··· DATA BLOCK
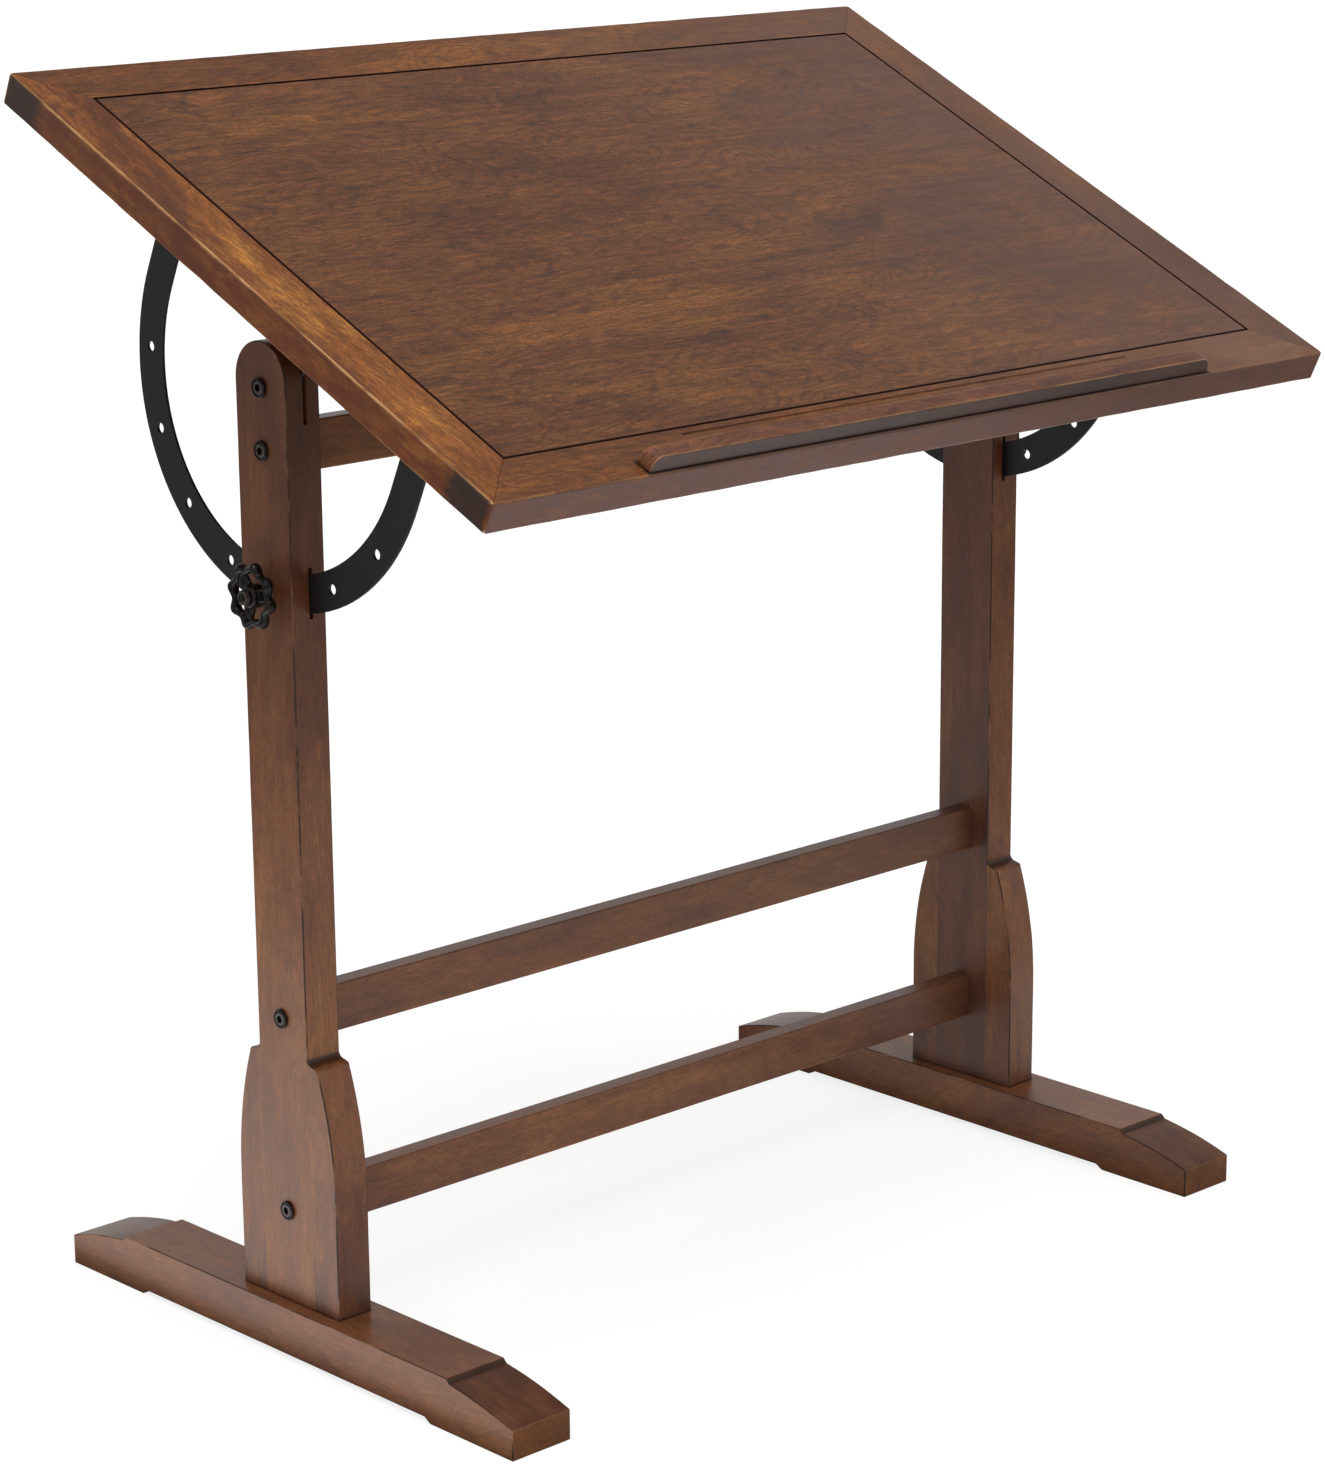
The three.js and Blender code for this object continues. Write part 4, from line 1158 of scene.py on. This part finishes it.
def wheel_rim(centre_x):
    """The wavy rim: its path and its section both swell at each lobe."""
    loops = []
    for angle in angles(0, 360, 256)[:-1]:
        swell = -math.cos(WHEEL["lobes"] * (angle - SPOKE["first_at"]))
        centre = WHEEL["rim"] + WHEEL["lobe"] * swell
        half_width = WHEEL["half_width"] * (1 + WHEEL_SWELL["width"] * swell)
        half_depth = WHEEL["half_depth"] * (1 + WHEEL_SWELL["depth"] * swell)
        section = arc((centre, centre_x), (half_width, half_depth), 0, 360, 20)[:-1]
        along = Vector((0, math.cos(angle), math.sin(angle)))
        loops.append([along * radius + Vector((x, 0, 0)) for radius, x in section])
    return skin(loops, ring=True)


def wheel_spoke(centre_x, angle):
    """A spoke that narrows in the middle, dips towards the post and is hollowed between two ribs."""
    along = Vector((0, math.cos(angle), math.sin(angle)))
    sideways = Vector((0, -math.sin(angle), math.cos(angle)))
    loops = []
    steps = 14
    for i in range(steps + 1):
        t = i / steps
        radius = SPOKE["start"] + (WHEEL["rim"] - SPOKE["start"]) * t
        waist = 1 - SPOKE_SHAPE["waist"] * math.sin(math.pi * t)
        dip = -SPOKE_SHAPE["dip"] * math.sin(math.pi * t)
        loop = []
        for turn in angles(0, 360, 24)[:-1]:
            across = SPOKE["half_width"] * waist * math.cos(turn)
            ribbed = 1 - SPOKE_SHAPE["hollow"] * math.sin(turn) ** 2
            x = centre_x + dip + SPOKE["half_depth"] * waist * ribbed * math.sin(turn)
            loop.append(Vector((x, 0, 0)) + along * radius + sideways * across)
        loops.append(loop)
    return skin(loops)


def wheel_hub(bore, inner, middle, outer):
    """The hub, from the end at the post to the outer end, a little fuller in the middle."""
    near = [(bore, inner), (8.0, inner), (9.2, inner + 1.2), (9.4, middle - 1)]
    far = [(9.2, middle + 2), (8.4, outer - 1), (7.2, outer), (bore, outer)]
    return tube(near + far, sides=48)


def merge(solids):
    """One mesh holding all the solids, still as separate shells."""
    whole = bmesh.new()
    for solid in solids:
        part = bpy.data.meshes.new("part")
        solid.to_mesh(part)
        solid.free()
        whole.from_mesh(part)
        bpy.data.meshes.remove(part)
    return whole


def build_handwheel(side):
    """The rim, hub and spokes, fused into one casting with soft fillets."""
    node = f"{side}_handwheel"
    place = lock_place(side)
    low, high = extents(node, place)
    centre_x = high.x - WHEEL["middle_in"]
    parts = [wheel_rim(centre_x), wheel_hub(stud_radius(side) + HOLE_GAP, low.x, centre_x, high.x)]
    for angle in angles(0, 360, SPOKE["count"])[:-1]:
        parts.append(wheel_spoke(centre_x, SPOKE["first_at"] + angle))
    piece = make_piece(node, merge(parts), place, BRONZE)
    piece.modifiers.clear()
    remesh = piece.modifiers.new("cast", "REMESH")
    remesh.mode = "VOXEL"
    remesh.voxel_size = CASTING["voxel"] * MM
    soften = piece.modifiers.new("soften", "SMOOTH")
    soften.factor = CASTING["smooth"]
    soften.iterations = CASTING["rounds"]
    bake_modifiers(piece)
    smooth(piece.data)


def build_wheel_nut(side):
    node = f"{side}_wheel_nut"
    place = lock_place(side)
    low, high = extents(node, place)
    rings = [(share, low.x + inset) for share, inset in NUT_RINGS]
    rings += [(share, high.x - inset) for share, inset in NUT_END_RINGS]
    loops = [around(NUT_RADIUS * share, x, "x", 6) for share, x in rings]
    bore = drill([(stud_radius(side) + NUT_GAP, low.x - PAST, high.x + PAST)], (0, 0, 0))
    make_piece(node, skin(loops), place, BRONZE, cuts=[bore])


def build_stud(side):
    """The clamp screw, with a thread that shows between the post and the wheel."""
    node = f"{side}_clamp_screw"
    place = lock_place(side)
    low, high = extents(node, place)
    radius = high.y
    pitch = THREAD["pitch"]
    profile = [(0, low.x), (radius - 1, low.x)]
    along = low.x + 1
    while along < high.x - 1:
        root = radius - THREAD["depth"]
        profile += [(root, along), (radius, along + pitch * 0.4), (radius, along + pitch * 0.6)]
        along += pitch
    profile += [(radius - 1, high.x - 0.3), (radius - 1.4, high.x), (0, high.x)]
    make_piece(node, turned(profile, sides=32), place, OXIDE)


def build_shoe(side):
    """The pressure disc, with eased rims."""
    node = f"{side}_clamp_shoe"
    place = lock_place(side)
    low, high = extents(node, place)
    radius = high.y
    near = [(0, low.x), (radius - 0.5, low.x), (radius, low.x + 0.5)]
    far = [(radius, high.x - 0.3), (radius - 0.3, high.x), (0, high.x)]
    make_piece(node, turned(near + far), place, ZINC)


# ---- stage ----

FLOOR_REACH = 40.0  # metres, as everything on the stage is
FLOOR_SHOWN = 0.82  # how brightly the camera sees the floor's own light
# how bright the sky is in reflections overhead and at the horizon, and for all other light
SKY = {"overhead": 0.08, "horizon": 1.2, "diffuse": 0.4, "steepness": -0.75}
# the direction from the table to the sun, its strength and its width in degrees
KEY_SUN = ((-0.15, -0.3, 0.94), 1.75, 50)
FILL_SUN = ((0.4, 0.5, 0.75), 0.3, 80)
# two corners of the lit patch, and its radiance
FLOOR_GLOWS = {
    "left": ((-1.2, -0.9), (-0.44, 0.8), 1.5),
    "front": ((-0.45, -1.3), (0.9, -0.42), 0.9),
    "right": ((0.5, -0.4), (1.2, 0.7), 0.8),
    "back": ((-0.45, 0.45), (0.48, 1.2), 0.6),
    "middle": ((-0.33, -0.28), (0.33, 0.32), 0.5),
}
GLOW_HEIGHT = 0.002
CAMERA = {
    "place": (-2.22786, -2.35088, 1.26935),
    "azimuth": -43.81,
    "elevation": 15.55,
    "roll": -0.30,
    "lens": 99.17,
    "shift": (-0.02854, 0.05510),
}


def build_floor():
    """A pale sheet. The camera sees it nearly white, with a faint shadow under the feet."""
    grid = bmesh.new()
    bmesh.ops.create_grid(grid, x_segments=8, y_segments=8, size=FLOOR_REACH)
    mesh = bpy.data.meshes.new("floor")
    grid.to_mesh(mesh)
    grid.free()
    floor = add_to_scene("floor", mesh)
    shader = Shader("pale_floor", "stage")
    seen = shader.node("LightPath").outputs["Is Camera Ray"]
    shader.plug(shader.surface.inputs["Emission Color"], WHITE)
    shader.plug(shader.surface.inputs["Emission Strength"], shader.times(seen, FLOOR_SHOWN))
    material = shader.finish(colour=srgb(140, 139, 137), roughness=0.95, specular=0.0)
    material.cycles.emission_sampling = "NONE"
    mesh.materials.append(material)


def build_world():
    """White for the camera; the light comes from a dim sky that is bright near the horizon in reflections."""
    world = bpy.data.worlds.new("studio")
    bpy.context.scene.world = world
    world.use_nodes = True
    world.node_tree.nodes.clear()
    sky = Nodes(world.node_tree)

    def background(strength):
        return sky.node("Background", {"Color": WHITE, "Strength": strength}).outputs[0]

    height = sky.node("SeparateXYZ", {0: sky.node("NewGeometry").outputs["Incoming"]}).outputs["Z"]
    glow = sky.range(height, SKY["steepness"], 0.0, SKY["overhead"], SKY["horizon"])
    rays = sky.node("LightPath").outputs
    for_light = {0: rays["Is Glossy Ray"], 1: background(SKY["diffuse"]), 2: background(glow)}
    lit = sky.node("MixShader", for_light).outputs[0]
    shown = sky.node("MixShader", {0: rays["Is Camera Ray"], 1: lit, 2: background(1.0)}).outputs[0]
    sky.node("OutputWorld", {"Surface": shown})


def add_sun(name, toward, strength, width):
    """A wide soft sun."""
    light = bpy.data.lights.new(name, "SUN")
    light.energy = strength
    light.angle = math.radians(width)
    lamp = add_to_scene(name, light)
    lamp.rotation_mode = "QUATERNION"
    lamp.rotation_quaternion = Vector(toward).to_track_quat("Z", "Y")
    return lamp


def add_floor_glow(name, low, high, radiance):
    """A flat light lying on the floor between two corners, shining up like a lit patch of the sheet."""
    light = bpy.data.lights.new(name, "AREA")
    light.shape = "RECTANGLE"
    light.size, light.size_y = high[0] - low[0], high[1] - low[1]
    light.energy = radiance * math.pi * light.size * light.size_y
    lamp = add_to_scene(name, light)
    lamp.location = ((low[0] + high[0]) / 2, (low[1] + high[1]) / 2, GLOW_HEIGHT)
    lamp.rotation_euler = (math.pi, 0, 0)
    lamp.visible_camera = False


def build_lights():
    add_sun("key", *KEY_SUN)
    add_sun("fill", *FILL_SUN).visible_glossy = False
    for name, patch in FLOOR_GLOWS.items():
        add_floor_glow(f"glow_{name}", *patch)


def build_camera():
    place = Matrix.Translation(CAMERA["place"])
    for axis, degrees in (("Z", CAMERA["azimuth"]), ("X", 90 - CAMERA["elevation"]), ("Z", CAMERA["roll"])):
        place = place @ Matrix.Rotation(math.radians(degrees), 4, axis)
    data = bpy.data.cameras.new("camera")
    data.lens = CAMERA["lens"]
    data.sensor_width = 36
    data.shift_x, data.shift_y = CAMERA["shift"]
    data.clip_end = 200
    camera = add_to_scene("camera", data)
    camera.matrix_world = place
    bpy.context.scene.camera = camera


# ---- assembly ----


def build_stand():
    for rail in RAILS:
        build_rail(rail)
    for side in SIDES:
        build_post(side)
        build_foot(side)
        build_wing(side, "front")
        build_wing(side, "back")
        place = side_place(side)
        for name in ("top_rail", "middle_rail", "lower_rail", "pivot"):
            build_bolt(f"{side}_{name}_bolt", place)
        build_insert(f"{side}_pivot_insert", place)
        build_insert(f"{side}_clamp_insert", place)
        for end in ENDS:
            build_screw(f"{side}_{end}_foot_screw", place)
        for rail in RAILS:
            hidden = frame["nodes"][f"{side}_{rail}_rail_insert"]
            hidden.data.materials.clear()
            hidden.data.materials.append(ZINC)


def build_table_top():
    build_panel()
    for name in BORDERS:
        build_border(name)
    build_ledge()
    for side in SIDES:
        build_arc(side)
        build_bracket(side)
        for name in ("front_arc", "back_arc", "front_bracket", "back_bracket"):
            build_screw(f"{side}_{name}_screw", TOP_PLACE)


def build_locks():
    for side in SIDES:
        build_handwheel(side)
        build_wheel_nut(side)
        build_stud(side)
        build_shoe(side)


build_stand()
build_table_top()
build_locks()
build_floor()
build_world()
build_lights()
build_camera()
bpy.context.scene.view_settings.view_transform = "Standard"
bpy.context.scene.cycles.use_denoising = True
······
** WRITTEN PROBLEM **
Return, please, the lines of the data from the first through the line containing "return skin(loops)", both kept, exactly as they stand and nothing more.

** EXERCISE RESULT **
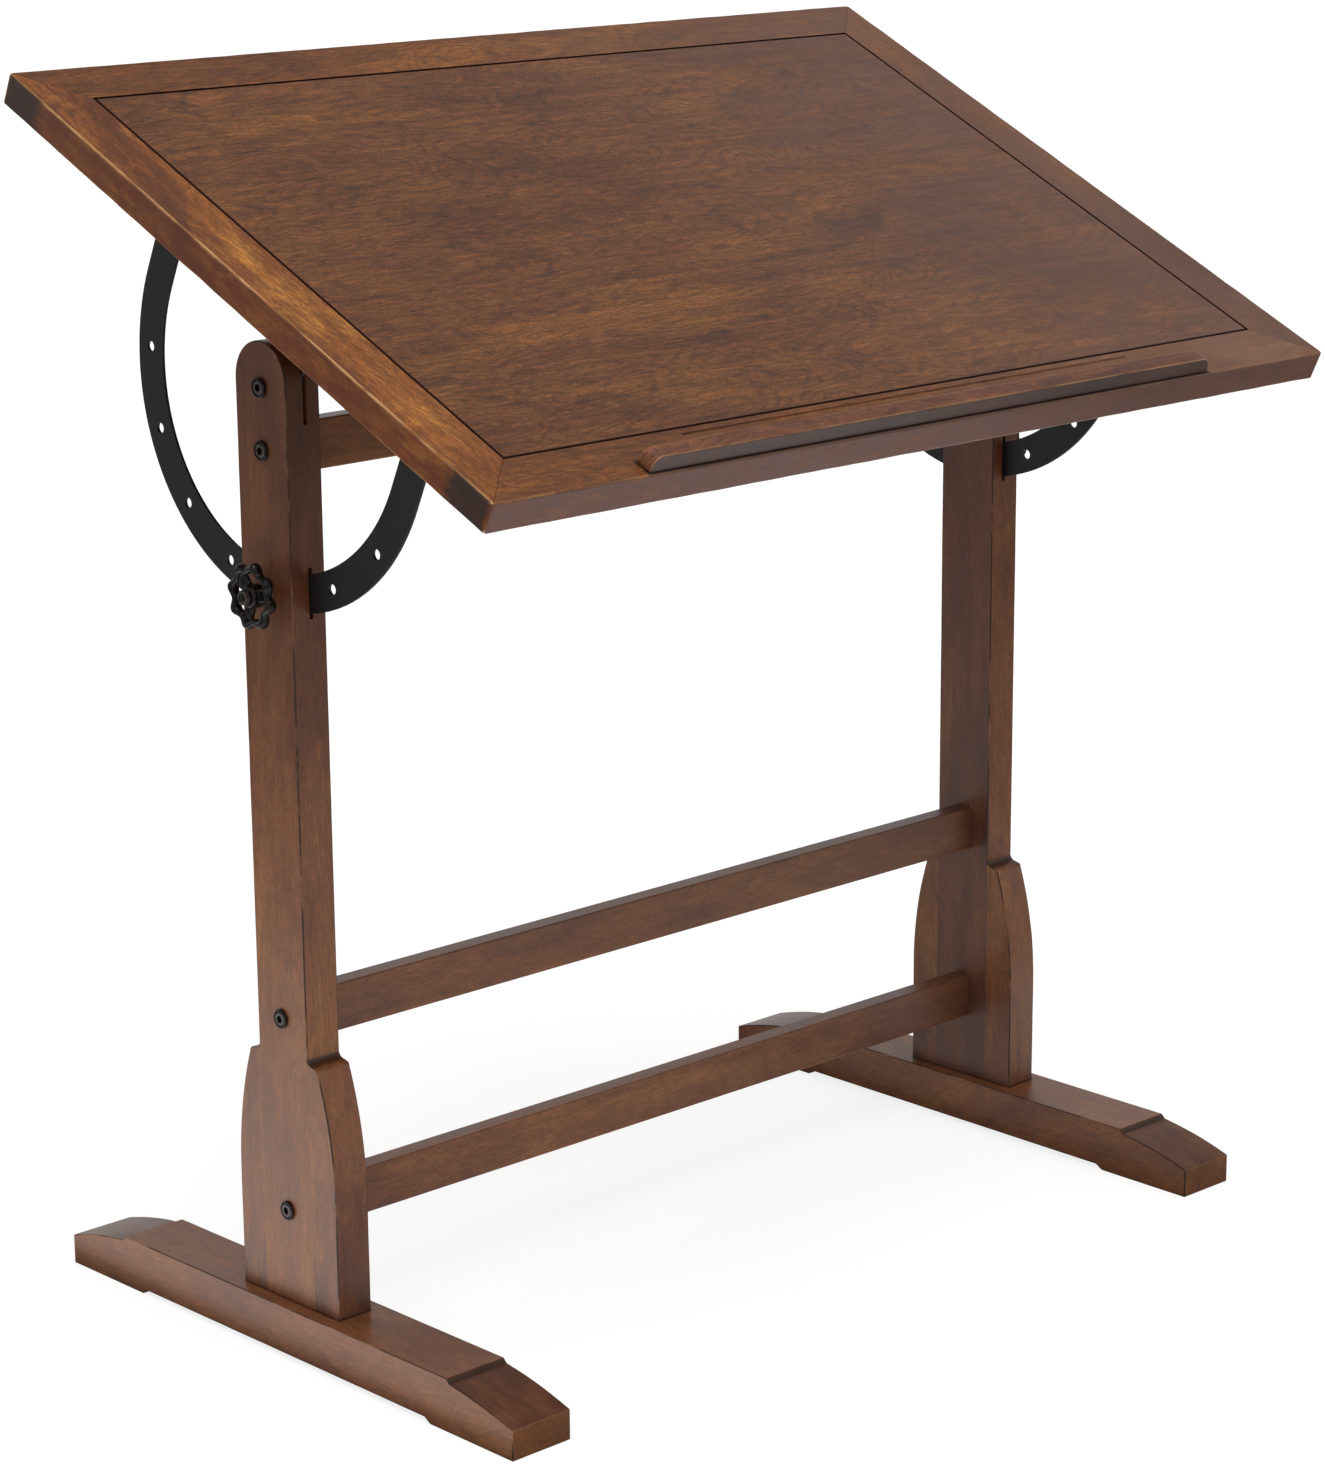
The three.js and Blender code for this object continues. Write part 4, from line 1158 of scene.py on. This part finishes it.
def wheel_rim(centre_x):
    """The wavy rim: its path and its section both swell at each lobe."""
    loops = []
    for angle in angles(0, 360, 256)[:-1]:
        swell = -math.cos(WHEEL["lobes"] * (angle - SPOKE["first_at"]))
        centre = WHEEL["rim"] + WHEEL["lobe"] * swell
        half_width = WHEEL["half_width"] * (1 + WHEEL_SWELL["width"] * swell)
        half_depth = WHEEL["half_depth"] * (1 + WHEEL_SWELL["depth"] * swell)
        section = arc((centre, centre_x), (half_width, half_depth), 0, 360, 20)[:-1]
        along = Vector((0, math.cos(angle), math.sin(angle)))
        loops.append([along * radius + Vector((x, 0, 0)) for radius, x in section])
    return skin(loops, ring=True)


def wheel_spoke(centre_x, angle):
    """A spoke that narrows in the middle, dips towards the post and is hollowed between two ribs."""
    along = Vector((0, math.cos(angle), math.sin(angle)))
    sideways = Vector((0, -math.sin(angle), math.cos(angle)))
    loops = []
    steps = 14
    for i in range(steps + 1):
        t = i / steps
        radius = SPOKE["start"] + (WHEEL["rim"] - SPOKE["start"]) * t
        waist = 1 - SPOKE_SHAPE["waist"] * math.sin(math.pi * t)
        dip = -SPOKE_SHAPE["dip"] * math.sin(math.pi * t)
        loop = []
        for turn in angles(0, 360, 24)[:-1]:
            across = SPOKE["half_width"] * waist * math.cos(turn)
            ribbed = 1 - SPOKE_SHAPE["hollow"] * math.sin(turn) ** 2
            x = centre_x + dip + SPOKE["half_depth"] * waist * ribbed * math.sin(turn)
            loop.append(Vector((x, 0, 0)) + along * radius + sideways * across)
        loops.append(loop)
    return skin(loops)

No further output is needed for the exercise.